В сентябре 1993 года Михаил Александрович был назначен постоянным представителем России при ЮНЕСКО в Париже. В декабре следующего года ему был присвоен ранг чрезвычайного и полномочного посла. Это была давно уже применявшаяся в таких случаях почетная ссылка. В связи с этим своим назначением Михаил Александрович дал интервью, которое появилось в печати под таким недвусмысленным заголовком: «Меня послали, я посол».

На этом послужной список Михаила Александровича Федотова не кончается, но перечислять все государственные должности, которые ему случалось занимать, я не стану. Упомяну только еще одну, поскольку именно она неожиданно всплыла в заключительной строке посвященного ему Булатова стихотворения.
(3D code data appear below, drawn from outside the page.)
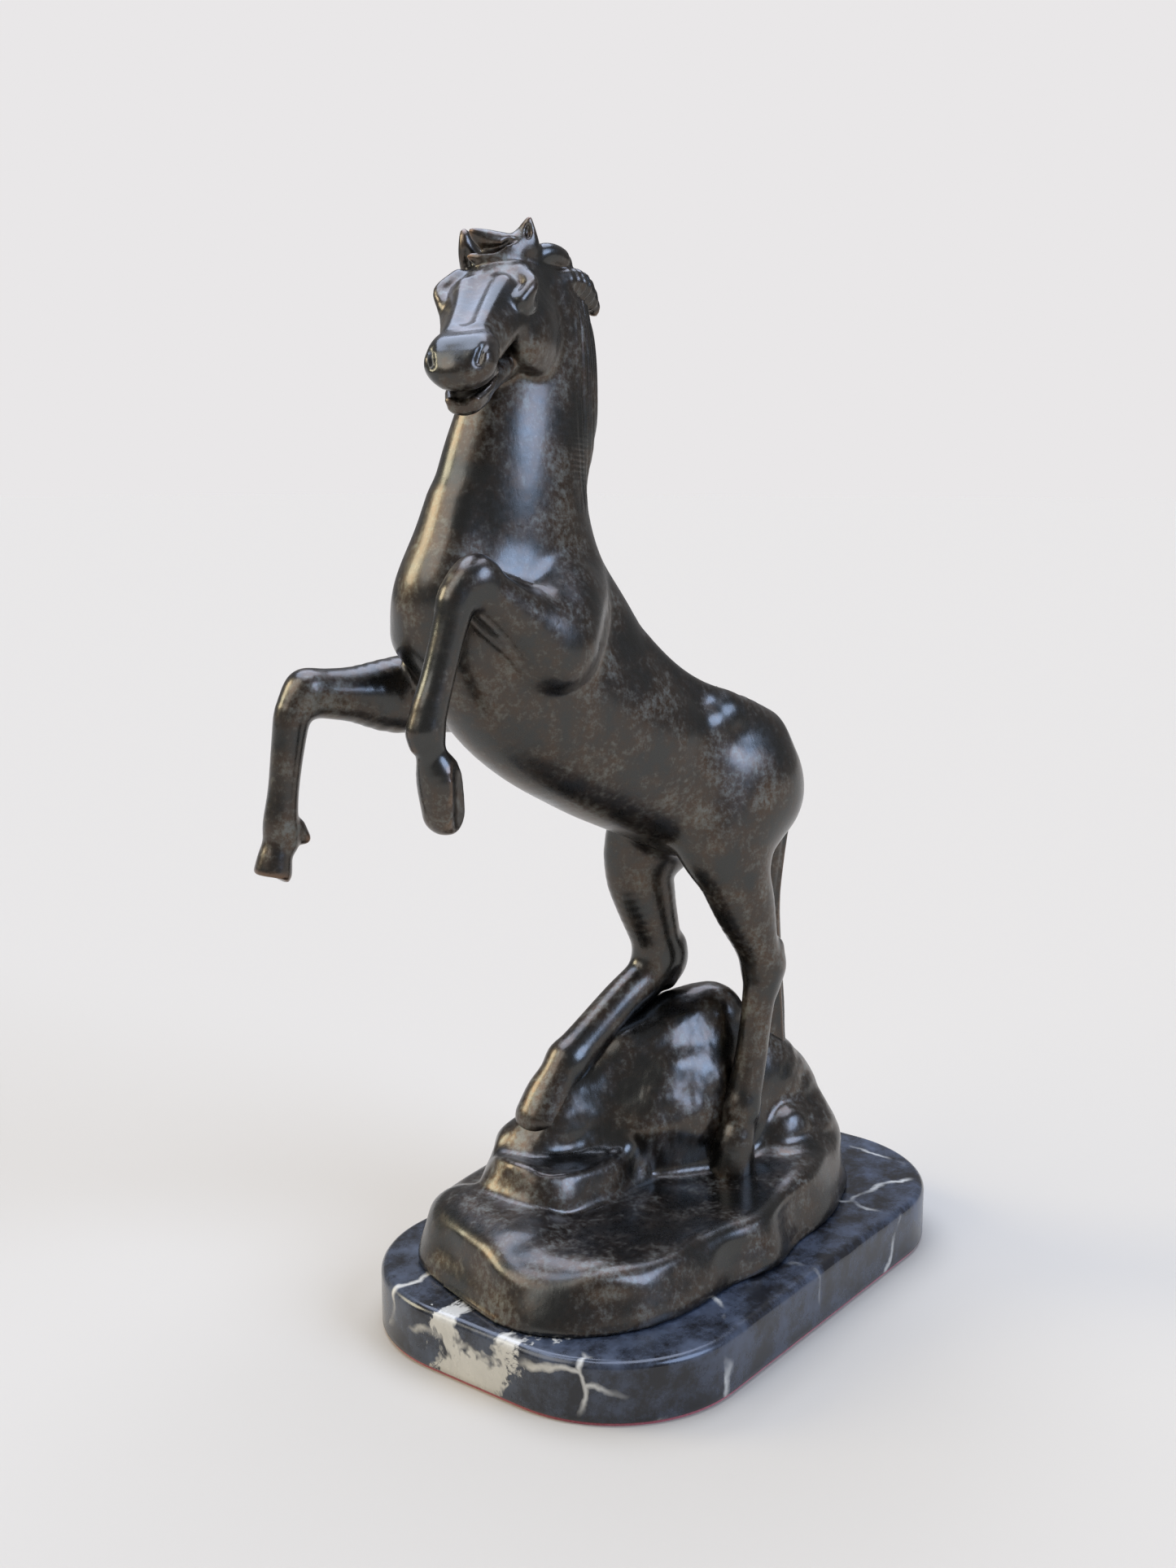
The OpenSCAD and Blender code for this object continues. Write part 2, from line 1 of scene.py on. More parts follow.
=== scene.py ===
import bpy
import numpy as np
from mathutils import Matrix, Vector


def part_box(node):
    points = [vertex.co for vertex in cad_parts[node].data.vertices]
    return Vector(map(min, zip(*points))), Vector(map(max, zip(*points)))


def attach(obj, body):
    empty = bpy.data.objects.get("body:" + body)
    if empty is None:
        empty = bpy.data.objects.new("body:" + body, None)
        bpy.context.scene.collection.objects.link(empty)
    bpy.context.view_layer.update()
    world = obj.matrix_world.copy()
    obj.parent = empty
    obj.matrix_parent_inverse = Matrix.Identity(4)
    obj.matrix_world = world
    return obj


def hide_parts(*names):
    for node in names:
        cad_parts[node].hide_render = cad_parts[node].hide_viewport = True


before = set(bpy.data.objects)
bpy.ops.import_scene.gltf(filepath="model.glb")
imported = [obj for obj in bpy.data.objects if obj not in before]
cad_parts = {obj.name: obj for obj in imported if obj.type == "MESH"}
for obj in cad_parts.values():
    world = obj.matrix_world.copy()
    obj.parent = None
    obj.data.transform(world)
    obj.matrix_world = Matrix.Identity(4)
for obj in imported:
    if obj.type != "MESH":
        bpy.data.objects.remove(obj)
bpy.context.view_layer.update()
MM = 0.001

# ---- Felt pad
# A sheet of red wool felt, cut a little smaller than the marble and glued under it.
# It is the plain CAD piece, and only its edge shows.


def linear(code):
    """An sRGB hex colour as linear red, green, blue and alpha."""
    part = np.array([int(code[i:i + 2], 16) for i in (1, 3, 5)]) / 255
    return (*np.where(part <= 0.04045, part / 12.92, ((part + 0.055) / 1.055) ** 2.4), 1.0)


def new_finish(name, **sockets):
    """A material with one Principled shader. The sockets are its fixed values, with _ for a space."""
    finish = bpy.data.materials.new(name)
    finish.use_nodes = True
    shader = finish.node_tree.nodes["Principled BSDF"]
    for key, value in sockets.items():
        shader.inputs[key.replace("_", " ")].default_value = value
    return finish, finish.node_tree, shader


def add_node(tree, kind, inputs=None, **settings):
    """One shader node. Each input, by name or number, takes a value or another node's output."""
    made = tree.nodes.new("ShaderNode" + kind)
    for name, value in settings.items():
        setattr(made, name, value)
    for key, source in (inputs or {}).items():
        if isinstance(source, bpy.types.NodeSocket):
            tree.links.new(source, made.inputs[key])
        else:
            made.inputs[key].default_value = source
    return made


def lump_scale(size):
    """The noise scale whose lumps are size millimetres across."""
    return 1 / (size * MM)


def wool_felt():
    """Pressed wool: dull, with a fibre a third of a millimetre thick drawn at 1 mm so that it shows."""
    finish, tree, shader = new_finish("wool_felt", Roughness=0.95, Sheen_Weight=0.4)
    place = add_node(tree, "TexCoord").outputs["Object"]
    fibre = add_node(tree, "TexNoise", {"Vector": place, "Scale": lump_scale(1), "Detail": 4.0})
    mixed = add_node(tree, "Mix", {0: fibre.outputs[0], 6: linear("#8E3B40"), 7: linear("#C4757A")},
                     data_type="RGBA")
    bump = add_node(tree, "Bump", {"Height": fibre.outputs[0], "Strength": 0.6, "Distance": 0.3 * MM})
    tree.links.new(mixed.outputs[2], shader.inputs["Base Color"])
    tree.links.new(bump.outputs[0], shader.inputs["Normal"])
    return finish


def give_finish(part, finish):
    """The finish in the part's only material slot."""
    part.data.materials.clear()
    part.data.materials.append(finish)


give_finish(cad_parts["felt_pad"], wool_felt())

# ---- Marble plinth
# A slab of black marble with cream and white veins, sawn, its corners turned to a wide radius,
# its top edge eased by hand and chipped by use, then polished. The rock is bolted to it.
PLINTH_LOW, PLINTH_HIGH = (np.array(corner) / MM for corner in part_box("marble_plinth"))
MARBLE_TOP = PLINTH_HIGH[2]
CORNER_RADIUS = 68
EASED_EDGE = 4.0
ARC_STEPS = 28
SIDE_STEP = 4.0


def plinth_outline():
    """Once round the slab: points on the core rectangle that its corners turn about, and the ways out."""
    core = PLINTH_HIGH[:2] - CORNER_RADIUS
    points, outward = [], []
    corners = core * [[1, -1], [1, 1], [-1, 1], [-1, -1]]
    for i, corner in enumerate(corners):
        turn = np.radians(90 * (i - 1) + np.linspace(0, 90, ARC_STEPS))
        points.append(np.tile(corner, (ARC_STEPS, 1)))
        outward.append(np.stack([np.cos(turn), np.sin(turn)], 1))
        side = corners[(i + 1) % 4] - corner
        count = int(np.hypot(*side) / SIDE_STEP)
        share = (np.arange(1, count) / count)[:, None]
        points.append(corner + share * side)
        outward.append(np.tile(outward[-1][-1], (count - 1, 1)))
    return np.vstack(points), np.vstack(outward)


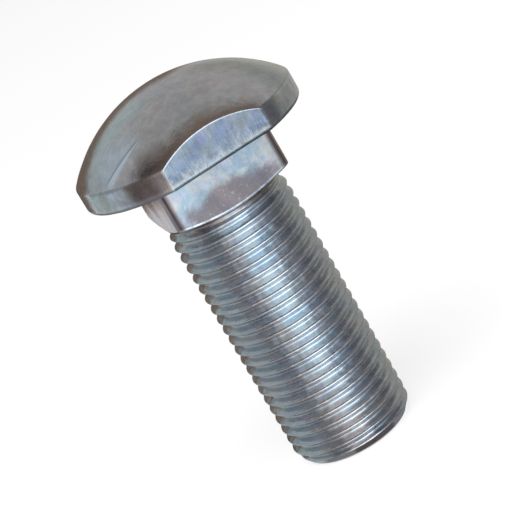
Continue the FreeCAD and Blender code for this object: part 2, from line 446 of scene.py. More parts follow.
@dataclass
class Skin:
    """The bolt's surface as it grows, in millimetres."""

    angles: np.ndarray
    points: list[np.ndarray] = field(default_factory=list)
    edges: list[np.ndarray] = field(default_factory=list)
    crests: list[np.ndarray] = field(default_factory=list)
    faces: list[tuple[int, ...]] = field(default_factory=list)
    zones: list[int] = field(default_factory=list)
    total: int = 0

    def add(self, points: np.ndarray, edge: float, crest: float | np.ndarray) -> int:
        """Add points.

        Args:
            points: the new points, one per row.
            edge: how much they belong to a rounded edge.
            crest: how high they lie on the thread, one value or one for each.

        Returns:
            The number of the first new point.
        """
        count = len(points)
        self.points.append(points)
        self.edges.append(np.full(count, edge))
        self.crests.append(np.broadcast_to(crest, (count,)))
        self.total += count
        return self.total - count

    def face(self, corners: tuple[int, ...], zone: Zone) -> None:
        """Add one face of a zone."""
        self.faces.append(corners)
        self.zones.append(zone.value)

    def strip(self, low: int, high: int, zones: list[Zone]) -> None:
        """Join two rows of points.

        Args:
            low: number of the lower row's first point.
            high: number of the upper row's first point.
            zones: zone of each column.
        """
        for column, zone in enumerate(zones):
            after = (column + 1) % len(zones)
            self.face((low + column, low + after, high + after, high + column), zone)

    def cap(self, row: int, height: float, zone: Zone) -> None:
        """Close a row of points with a fan round one point on the axis.

        Args:
            row: number of the row's first point.
            height: height of the point on the axis.
            zone: zone of the fan.
        """
        pole = self.add(np.array([[0.0, 0.0, height]]), 0.0, 0.0)
        count = len(self.angles)
        for column in range(count):
            self.face((pole, row + (column + 1) % count, row + column), zone)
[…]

Это была должность представителя президента Российской Федерации в Конституционном суде. Судебные заседания, в которых он принимал участие, были посвящены законности роспуска КПСС в 1991 году, по делу о роспуске оргкомитета Фронта национального спасения, а также по делу о введении Съездом народных депутатов РФ наблюдательных советов на государственном телерадиовещании.

Сама его должность предполагала, что по всем этим вопросам он будет защищать и отстаивать позицию президента, что, разумеется, ни в малой степени не противоречило его собственным убеждениям.

Ни в малой степени это не противоречило и тогдашним политическим предпочтениям Булата. И ельцинский закон о роспуске КПСС, и ельцинский закон, защищающий от «верховников» свободу слова, он и сам готов был поддержать. Так что ничего осудительного в исполнении Михаилом Александровичем этой его должности в Конституционном суде он, конечно, не видел и видеть не мог. Мог даже, не кривя душой, считать, что там, в этих заседаниях Конституционного суда, его дружок Миша Федотов представлял и отстаивал не только президентскую, ельцинскую, но и его, Булата, точку зрения.